A series of papers published Wednesday in the journal Nature show how the immune system can fight off cancer, and how that discovery could usher in new vaccines to stimulate that process to become more efficient. It's the latest advance in personalized medicine - tailoring a treatment to the unique genetic profile of the patient.

One of the jobs of the immune system is to patrol the body looking for foreign invaders that are then disposed of. When tumor cells arise, they are often "marked for death" because they have special molecules on the surface called antigens. The immune system recognizes these antigens and then destroys the tumor cell.

But cancer cells can be crafty. Some of them are able to hide from the immune system because they produce chemicals that can shut the immune response down. The chemicals disable a component of the immune system called T cells.

So scientists designed a vaccine to block the activity of those disabling chemicals. This allows the T cells to rev into gear and destroy the tumor cells. A vaccine has to be created for each individual because everyone's cancer cells are different.

"The concept is that, if we engage the immune system to attack the cancer, the immune system has the ability to remember, it has memory," Antoni Ribas, Professor of Medicine and director of the Tumor Immunology Program at the Johnson Cancer Center at UCLA, told Sputnik. Ribas was one of the doctors who carried out some of the cancer vaccine experiments. "That would lead to a long-lasting response, which is the feature that's important."
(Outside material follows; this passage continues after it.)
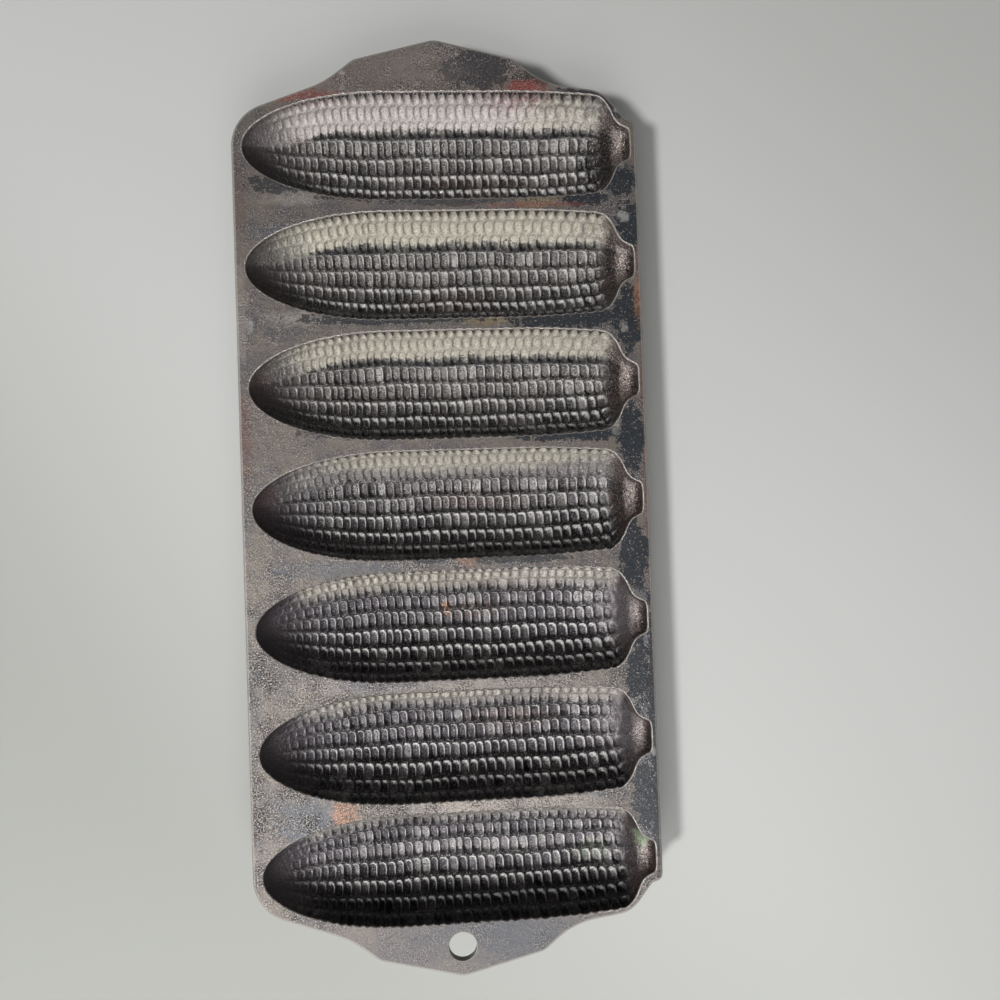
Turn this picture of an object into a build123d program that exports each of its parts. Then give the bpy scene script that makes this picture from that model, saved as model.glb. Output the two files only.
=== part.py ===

In one experiment, mice with an advanced form of muscle cancer were given a vaccine tailored to their specific tumor type. Astonishingly, the immune systems of the animals responded by obliterating the cancer in 90% of the mice that were treated.

"This is proof that personalized cancer vaccines can be very powerful and need to be applied to human cancers now", said Dr. Robert Schreiber of the Washington University School of Medicine, one of the lead authors of the study.

As knowledge of what makes the immune system tick continues to improve, the effectiveness of using the body's own defenses to fight cancer is likely to make treatment outcomes better.